## Your objective
Begin with the line that contains "color(face_wood) board_layer(board_z, veneer_t);" and end with the line that contains "obj.matrix_world = Matrix.Identity(4)": copy that span of lines exactly, and nothing outside it.

## Supplied data
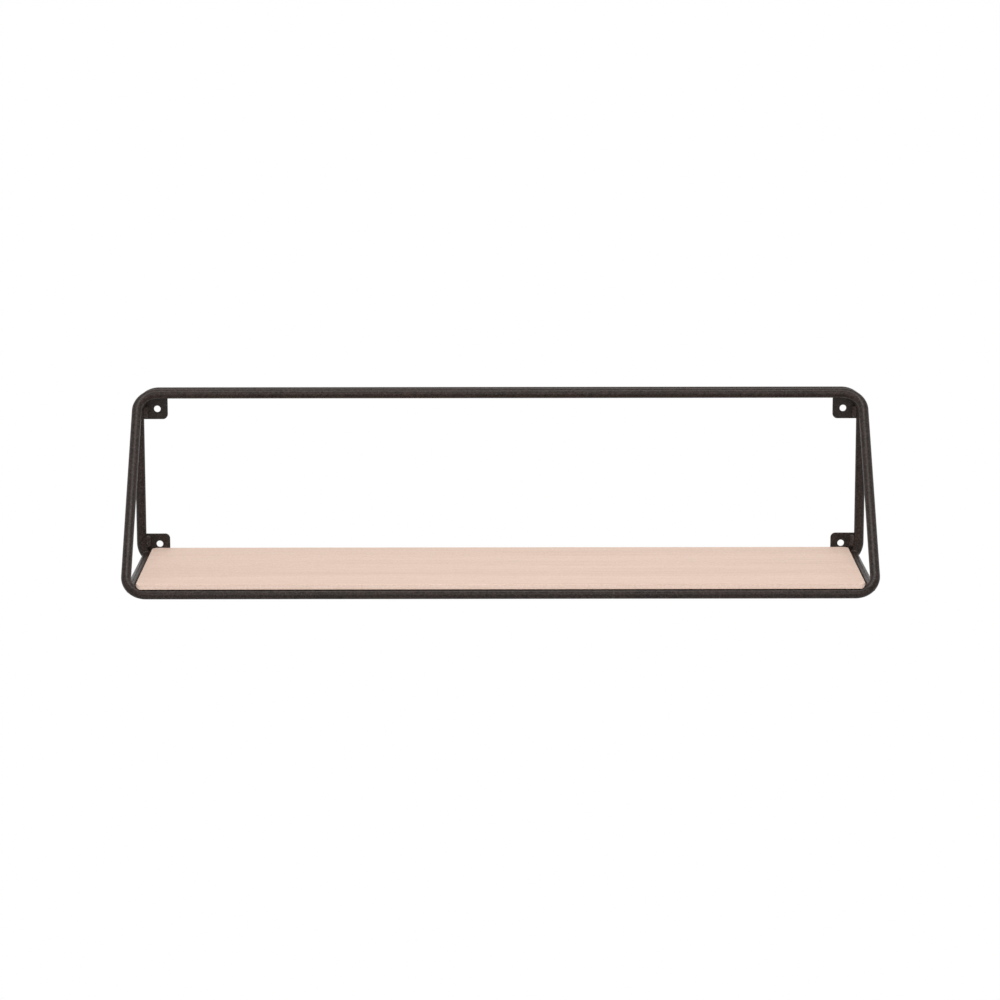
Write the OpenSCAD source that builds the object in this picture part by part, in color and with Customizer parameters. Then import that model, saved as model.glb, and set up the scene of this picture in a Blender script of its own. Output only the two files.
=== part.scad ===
// Wall shelf: a frame of round bar carrying a thin veneered board
// Millimetres, +Z up, the wall is the plane Y = 0, the shelf stands out towards -Y
// The origin is the middle of the four wall holes on the wall plane

/* [Overall size] */

// Width over the outside of the frame
shelf_w = 600; // [400:10:900]

// Height over the outside of the frame
shelf_h = 150; // [120:1:220]

// Distance from the wall to the front of the frame
shelf_d = 150; // [120:5:200]

/* [Round bars] */

// Diameter of the bar that both loops are bent from
bar_d = 8; // [7:0.5:9]

// Bend radius of the loop corners, at the middle of the bar
bend_r = 16.5; // [14:0.5:20]

// Diameter of the two side rods under the board's ends
side_rod_d = 7; // [5:0.5:7.5]

// Where the side rods meet the bottom bends, in degrees up from level with the bend's middle
side_rod_turn = 41; // [38:1:48]

// How far the rear loop's bar is bedded into the wall tabs
seat = 0.3; // [0.1:0.1:0.5]

// Clearance between the two top bars, which lie side by side
bar_fit = 0.05; // [0.02:0.01:0.2]

/* [Board] */

// Thickness of the whole board
board_t = 4; // [3:0.5:6]

// Share of the board's thickness that each outer veneer takes
veneer_share = 0.3; // [0.15:0.05:0.35]

// Side play between each end of the board and the side rod beside it
board_play = 1; // [1:0.5:3]

// Distance that the board's front edge reaches past the middle of the front bar
board_front_over = 2.5; // [0:0.5:3.5]

// Clearance between the board's back edge and the wall tabs
board_back_gap = 0.5; // [0.2:0.1:1.5]

// Radius of the board's four corners, seen from above
board_corner_r = 5; // [2:0.5:6]

// Clearance of the board's back corners over the rear bends
board_lift = 0.5; // [0.2:0.1:0.8]

// Clearance of the board's underside over the front bar
board_rest_gap = 0.3; // [0.1:0.1:0.4]

// Clearance of the scooped underside over the front bends
board_relief = 0.5; // [0.5:0.1:0.8]

/* [Wall tabs] */

// Thickness of the four wall tabs
tab_t = 2; // [1.5:0.5:3]

// Distance of a wall hole from the middle of the two bars beside it
hole_inset = 14.5; // [14:0.5:18]

// Diameter of the wall holes
hole_d = 5.5; // [4:0.5:7]

// Material between the middle of a hole and the tab's free edges
tab_land = 8.5; // [7:0.5:10]

// Radius of the tab's free corner
tab_corner_r = 4; // [2:0.5:5]

// Overlap of the tab behind the bar, past the bar's middle
tab_lap = 1.5; // [1:0.5:2]

/* [Welds] */

// Width of the dressed butt weld that closes each loop
butt_gap = 2; // [1:0.5:3]

// Place of the butt welds, as a share of half the shelf's width from its middle
butt_place_share = 0.3; // [0:0.05:0.6]

// Bead radius of the stitches between the two top bars
stitch_r = 1.4; // [1:0.1:1.8]

// Length of each stitch between the two top bars
stitch_l = 22; // [10:1:40]

// Place of the outer stitches, as a share of half the shelf's width from its middle
stitch_place_share = 0.62; // [0.4:0.05:0.75]

// Width of the fillet around each end of a side rod
fillet_leg = 0.7; // [0.4:0.1:0.9]

// Bead radius of the welds that lie between the bars and the tabs' front faces
tab_bead_r = 2.2; // [1.6:0.1:2.4]

// Share of the bead's radius that is sunk into the bar and the tab
tab_bead_sink_share = 0.25; // [0.1:0.05:0.35]

// How far each tab weld follows the bend, in degrees
tab_bead_turn = 25; // [10:5:25]

// Distance that a tab weld stops short of the tab's free edge
tab_bead_stop = 1; // [0.5:0.5:2]

/* [Hidden] */

$fn = 64;

// Bars: half sizes and places of the bar middles
bar_r = bar_d / 2;
rod_r = side_rod_d / 2;
half_w = shelf_w / 2 - bar_r;
bend_x = half_w - bend_r;
rod_x = bend_x + bend_r * cos(side_rod_turn);
top_z = shelf_h / 2 - bar_r;
rear_z = -top_z;
rear_l = top_z - rear_z;
rear_y = -(tab_t - seat + bar_r);
front_y = -(shelf_d - bar_r);
top_front_y = rear_y - (bar_d + bar_fit);

// Lap of a straight length over its bend, too small to measure, so that the two run into one
joint_lap = 0.000001;

// Board: three layers between the side rods, carried just over the bends
board_half_w = rod_x - rod_r - board_play;
board_back_y = -(tab_t + board_back_gap);
board_front_y = front_y - board_front_over;
board_dep = board_back_y - board_front_y;
ride_up = bend_r - sqrt(pow(bend_r - bar_r, 2) - pow(board_half_w - bend_x, 2));
board_z = rear_z + ride_up + board_lift;
veneer_t = board_t * veneer_share;
core_t = board_t - 2 * veneer_t;

// Front loop: its bottom bar carries the level board, its top bar meets the rear loop's
front_z = board_z - bar_r - board_rest_gap;
front_h = top_z - front_z;
lean_run = top_front_y - front_y;
front_l = sqrt(pow(lean_run, 2) + pow(front_h, 2));
lean = atan2(lean_run, front_h);

// Side rods: both ends sit on the middle of a bottom bend
rod_up = bend_r - bend_r * sin(side_rod_turn);
rod_rear_z = rear_z + rod_up;
rod_front_y = front_y + rod_up * sin(lean);
rod_front_z = front_z + rod_up * cos(lean);
rod_run = rear_y - rod_front_y;
rod_rise = rod_rear_z - rod_front_z;
rod_l = sqrt(pow(rod_run, 2) + pow(rod_rise, 2));
rod_tilt = atan2(rod_rise, rod_run);

// Wall tabs: measured from their outer corner
tab_side = tab_lap + hole_inset + tab_land;
tab_outer_r = bend_r + tab_lap;
tab_x = half_w + tab_lap;
tab_z = top_z + tab_lap;
tab_hole = tab_lap + hole_inset;

// Welds
butt_x = half_w * butt_place_share;
stitch_x = half_w * stitch_place_share;
stitch_pitch = bar_d + bar_fit;
stitch_drop = sqrt(pow(bar_r + stitch_r / 2, 2) - pow(stitch_pitch / 2, 2));
fillet_root = bar_r / 4;
fillet_h = bar_r + side_rod_d / 8 - fillet_root;
fillet_toe = fillet_leg / 4;
bead_stand = tab_bead_r * (1 - tab_bead_sink_share);
bead_y = -(tab_t + bead_stand);
bead_out = sqrt(pow(bar_r + bead_stand, 2) - pow(bead_y - rear_y, 2));
bead_l = tab_side - tab_outer_r - tab_bead_stop;

// Colours
metal = [0.17, 0.15, 0.14];
weld_metal = [0.21, 0.19, 0.18];
face_wood = [0.90, 0.80, 0.73];
core_wood = [0.84, 0.72, 0.62];

// One straight length of round bar along X, centred
module bar_x(len, r) {
    rotate([0, 90, 0]) cylinder(h = len, r = r, center = true);
}

// One quarter bend in the XZ plane, its middle at the origin, from +X round to -Z
module bend(r) {
    rotate([90, 0, 0]) rotate([0, 0, -90])
        rotate_extrude(angle = 90) translate([bend_r, 0]) circle(r = r);
}

// The two bottom bends of a loop, the loop's bottom bar middle at the origin
module bottom_bends(r) {
    for (s = [0, 1]) mirror([s, 0, 0])
        translate([bend_x, 0, bend_r]) bend(r);
}

// A closed loop of bar, standing in the XZ plane on its bottom bar's middle
module loop(len) {
    for (z = [0, len]) translate([0, 0, z]) bar_x(2 * (bend_x + joint_lap), bar_r);
    for (s = [-1, 1]) translate([s * half_w, 0, bend_r - joint_lap])
        cylinder(h = len - 2 * (bend_r - joint_lap), r = bar_r);
    bottom_bends(bar_r);
    translate([0, 0, len]) mirror([0, 0, 1]) bottom_bends(bar_r);
}

// Places the rear loop's own upright frame
module at_rear() {
    translate([0, rear_y, rear_z]) children();
}

// Places the front loop's own leaning frame
module at_front() {
    translate([0, front_y, front_z]) rotate([-lean, 0, 0]) children();
}

// The short length of a loop that its butt weld fills
module butt_slot() {
    translate([butt_x, 0, 0]) cube([butt_gap, 2 * bar_d, 2 * bar_d], center = true);
}

module butt_plug() {
    translate([butt_x, 0, 0]) bar_x(butt_gap, bar_r);
}

module rear_solid() {
    at_rear() loop(rear_l);
}

module front_solid() {
    at_front() loop(front_l);
}

// Both loops at their bottom bends only
module bend_solids(rear_bar_r, front_bar_r) {
    at_rear() bottom_bends(rear_bar_r);
    at_front() bottom_bends(front_bar_r);
}

// A side's frame with +Z along its side rod, starting at the front end
module at_rod(side) {
    translate([side * rod_x, rod_front_y, rod_front_z])
        rotate([rod_tilt - 90, 0, 0]) children();
}

module rod_bar(side) {
    at_rod(side) cylinder(h = rod_l, r = rod_r);
}

module side_rod(side) {
    color(metal) difference() {
        rod_bar(side);
        bend_solids(bar_r, bar_r);
    }
}

// Fillet that runs round one end of a side rod, lying on the bend's surface
module rod_weld(side, rear) {
    color(weld_metal) difference() {
        at_rod(side) translate([0, 0, rear ? rod_l : 0]) mirror([0, 0, rear ? 1 : 0])
            translate([0, 0, fillet_root])
                cylinder(h = fillet_h, r1 = rod_r + fillet_leg, r2 = rod_r + fillet_toe);
        rod_bar(side);
        bend_solids(bar_r, bar_r);
    }
}

// Rounds the corner of a square sheet at the origin
module corner_waste(r) {
    difference() {
        translate([-r, -r]) square(2 * r);
        translate([r, r]) circle(r = r);
    }
}

// A wall tab seen from the front, its outer corner at the origin
module tab_outline() {
    difference() {
        square(tab_side);
        corner_waste(tab_outer_r);
        translate([tab_side, tab_side]) rotate(180) corner_waste(tab_corner_r);
        translate([tab_hole, tab_hole]) circle(d = hole_d);
    }
}

// Places a tab's frame at a corner: side -1 left, 1 right, level -1 bottom, 1 top
module at_tab(side, level) {
    mirror([side > 0 ? 1 : 0, 0, 0]) mirror([0, 0, level > 0 ? 1 : 0])
        translate([-tab_x, 0, -tab_z]) children();
}

module tab(side, level) {
    color(metal) difference() {
        at_tab(side, level) rotate([90, 0, 0]) linear_extrude(tab_t) tab_outline();
        rear_solid();
    }
}

// Bead between the bar and the tab, along the upright and a little way round the bend
module tab_weld(side, level) {
    color(weld_metal) difference() {
        at_tab(side, level) {
            translate([tab_lap + bead_out, bead_y, tab_outer_r]) cylinder(h = bead_l, r = tab_bead_r);
            translate([tab_outer_r, bead_y, tab_outer_r]) rotate([90, 0, 0]) rotate([0, 0, 180])
                rotate_extrude(angle = tab_bead_turn) translate([bend_r - bead_out, 0]) circle(r = tab_bead_r);
        }
        at_tab(side, level) rotate([90, 0, 0]) linear_extrude(tab_t) tab_outline();
        rear_solid();
    }
}

// Stitch in the groove under the two top bars
module top_weld(x) {
    color(weld_metal) difference() {
        translate([x, (rear_y + top_front_y) / 2, top_z - stitch_drop]) bar_x(stitch_l, stitch_r);
        rear_solid();
        front_solid();
    }
}

module board_outline() {
    difference() {
        translate([-board_half_w, board_front_y]) square([2 * board_half_w, board_dep]);
        for (x = [0, 1], y = [0, 1])
            translate([x == 0 ? -board_half_w : board_half_w, y == 0 ? board_front_y : board_back_y])
                mirror([x, 0]) mirror([0, y]) corner_waste(board_corner_r);
    }
}

// One layer of the board, scooped clear of the front bends
module board_layer(z, t) {
    difference() {
        translate([0, 0, z]) linear_extrude(t) board_outline();
        bend_solids(bar_r, bar_r + board_relief);
    }
}

// Bent from one bar, closed by a butt weld hidden under the board
module rear_loop() {
    color(metal) difference() {
        rear_solid();
        at_rear() butt_slot();
    }
}

module rear_loop_weld() {
    color(weld_metal) at_rear() butt_plug();
}

// Same bar, leaning; its top bar lies against the rear loop's top bar
module front_loop() {
    color(metal) difference() {
        front_solid();
        at_front() butt_slot();
    }
}

module front_loop_weld() {
    color(weld_metal) at_front() butt_plug();
}

module side_rod_left() { side_rod(-1); }
module side_rod_right() { side_rod(1); }

module tab_top_left() { tab(-1, 1); }
module tab_top_right() { tab(1, 1); }
module tab_bottom_left() { tab(-1, -1); }
module tab_bottom_right() { tab(1, -1); }

module top_weld_left() { top_weld(-stitch_x); }
module top_weld_middle() { top_weld(0); }
module top_weld_right() { top_weld(stitch_x); }

module rod_weld_rear_left() { rod_weld(-1, true); }
module rod_weld_rear_right() { rod_weld(1, true); }
module rod_weld_front_left() { rod_weld(-1, false); }
module rod_weld_front_right() { rod_weld(1, false); }

module tab_weld_top_left() { tab_weld(-1, 1); }
module tab_weld_top_right() { tab_weld(1, 1); }
module tab_weld_bottom_left() { tab_weld(-1, -1); }
module tab_weld_bottom_right() { tab_weld(1, -1); }

module board_back_veneer() { color(face_wood) board_layer(board_z, veneer_t); }
module board_core() { color(core_wood) board_layer(board_z + veneer_t, core_t); }
module board_face_veneer() { color(face_wood) board_layer(board_z + veneer_t + core_t, veneer_t); }

rear_loop();
rear_loop_weld();
front_loop();
front_loop_weld();
side_rod_left();
side_rod_right();
tab_top_left();
tab_top_right();
tab_bottom_left();
tab_bottom_right();
top_weld_left();
top_weld_middle();
top_weld_right();
rod_weld_rear_left();
rod_weld_rear_right();
rod_weld_front_left();
rod_weld_front_right();
tab_weld_top_left();
tab_weld_top_right();
tab_weld_bottom_left();
tab_weld_bottom_right();
board_core();
board_face_veneer();
board_back_veneer();
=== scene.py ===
# A wall shelf: a frame of coated round bar that carries a thin plywood board.
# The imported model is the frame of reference, in metres, with the wall at y = 0,
# z up and the shelf towards -y.
import math
import bpy
import numpy as np
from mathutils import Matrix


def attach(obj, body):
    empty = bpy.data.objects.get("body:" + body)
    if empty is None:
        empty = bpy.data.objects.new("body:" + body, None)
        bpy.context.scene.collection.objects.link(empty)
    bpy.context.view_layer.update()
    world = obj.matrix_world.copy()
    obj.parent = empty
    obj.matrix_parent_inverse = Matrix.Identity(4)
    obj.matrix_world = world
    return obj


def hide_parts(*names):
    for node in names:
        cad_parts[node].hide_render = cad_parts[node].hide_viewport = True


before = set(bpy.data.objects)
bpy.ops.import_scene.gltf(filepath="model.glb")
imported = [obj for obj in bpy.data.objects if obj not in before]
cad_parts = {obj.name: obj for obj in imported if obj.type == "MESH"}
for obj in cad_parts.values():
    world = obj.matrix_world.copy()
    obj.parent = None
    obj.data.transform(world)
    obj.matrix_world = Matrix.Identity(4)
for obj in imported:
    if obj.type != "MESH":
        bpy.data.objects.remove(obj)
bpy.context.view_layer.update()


# The viewpoint of the photograph.
# A long lens, 2.9 m in front of the wall and half a metre above the shelf's middle, looks
# down on the board at a shallow angle, with the slightest roll and turn.
look_down = 0.18754
roll = 0.00109
turn_right = 0.00161
camera_data = bpy.data.cameras.new("viewpoint")
camera_data.sensor_width = 36.0
camera_data.lens = 129.04
camera_data.clip_end = 200.0
camera = bpy.data.objects.new("viewpoint", camera_data)
camera.location = (-0.0043, -2.9074, 0.5314)
camera.rotation_euler = (math.pi / 2 - look_down, roll, -turn_right)
bpy.context.scene.collection.objects.link(camera)
bpy.context.scene.camera = camera
bpy.context.scene.view_settings.view_transform = "Standard"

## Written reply
module board_back_veneer() { color(face_wood) board_layer(board_z, veneer_t); }
module board_core() { color(core_wood) board_layer(board_z + veneer_t, core_t); }
module board_face_veneer() { color(face_wood) board_layer(board_z + veneer_t + core_t, veneer_t); }

rear_loop();
rear_loop_weld();
front_loop();
front_loop_weld();
side_rod_left();
side_rod_right();
tab_top_left();
tab_top_right();
tab_bottom_left();
tab_bottom_right();
top_weld_left();
top_weld_middle();
top_weld_right();
rod_weld_rear_left();
rod_weld_rear_right();
rod_weld_front_left();
rod_weld_front_right();
tab_weld_top_left();
tab_weld_top_right();
tab_weld_bottom_left();
tab_weld_bottom_right();
board_core();
board_face_veneer();
board_back_veneer();
=== scene.py ===
# A wall shelf: a frame of coated round bar that carries a thin plywood board.
# The imported model is the frame of reference, in metres, with the wall at y = 0,
# z up and the shelf towards -y.
import math
import bpy
import numpy as np
from mathutils import Matrix


def attach(obj, body):
    empty = bpy.data.objects.get("body:" + body)
    if empty is None:
        empty = bpy.data.objects.new("body:" + body, None)
        bpy.context.scene.collection.objects.link(empty)
    bpy.context.view_layer.update()
    world = obj.matrix_world.copy()
    obj.parent = empty
    obj.matrix_parent_inverse = Matrix.Identity(4)
    obj.matrix_world = world
    return obj


def hide_parts(*names):
    for node in names:
        cad_parts[node].hide_render = cad_parts[node].hide_viewport = True


before = set(bpy.data.objects)
bpy.ops.import_scene.gltf(filepath="model.glb")
imported = [obj for obj in bpy.data.objects if obj not in before]
cad_parts = {obj.name: obj for obj in imported if obj.type == "MESH"}
for obj in cad_parts.values():
    world = obj.matrix_world.copy()
    obj.parent = None
    obj.data.transform(world)
    obj.matrix_world = Matrix.Identity(4)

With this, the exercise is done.